Analysis on host partner quality (estimated as total dried plant biomass) when inoculated with fertilized or unfertilized field soil
The effect of field fertilizer treatment on biomass was evaluated in a mixed model over a Gaussian distribution. Significance of random terms were evaluated using a log likelihood ratio test. Pot (random effect) and site (fixed effect) were excluded as neither explained any significant variation. Plant density within each pot was included to account for some plant mortality that occurred during the course of the experiment.
Analysis on host partner quality (estimated as total fruit and flower production) when inoculated with cultured isolates originating from fertilized and unfertilized field soil
The effect of field fertilizer treatment on host performance was evaluated in a generalized linear mixed model over an over-dispersed Poisson distribution. Significance of random terms were evaluated using a log likelihood ratio test. Plot (random effect) and site (fixed effect) were excluded as neither explained any significant variation.
Analysis of isolate vigour (as measured by optical density OD600, an estimate of cell density) after 36 h of growth
Nodule isolates originating from fertilized and unfertilized field soil (“Field Fertilizer” effect) were evaluated across three different liquid media (“Fertilizer in media” effect) containing either zero, low, or high levels of dissolved plant fertilizer. Host genotype refers to the genotype of the original host the isolate was isolated from after whole-soil inoculations. Initial cell density was included as a covariate to account for random differences in initial inoculation density at 0 h. Plot was excluded as a random effect, as it did not explain any variation.
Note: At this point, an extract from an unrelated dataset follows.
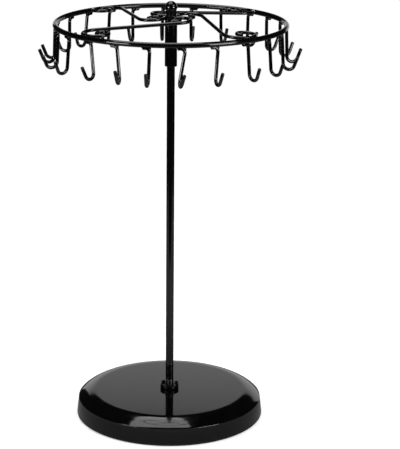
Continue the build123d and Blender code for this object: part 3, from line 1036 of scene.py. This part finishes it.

Analysis of genetic correlations between host partner quality and in vitro cell growth responses
Analysis of genetic correlations between host partner quality (estimated from total fruit and flower production) and in vitro cell growth responses using mean rhizobia isolate values. Rhizobia growth responses were measured using optical density readings (OD600) within each fertilizer concentration or a growth plasticity index (PI) across differing fertilizer concentrations (see methods for index calculation). Analysis was performed on trait means obtained from fixed-effect lsmean estimates from mixed models accounting for factors of non-interest (i.e., greenhouse block, cell culture plate). Mutualistic benefit was regressed against cell growth and the interaction between cell growth and fertilizer media treatments. Host genotype origin refers to the host genotype the isolate was isolated from during whole soil inoculations. Host genotype was included as genotype was identified as potentially important factor based on results of other components of this study. Non-significant interactive effects with Host genotype were excluded from the final model.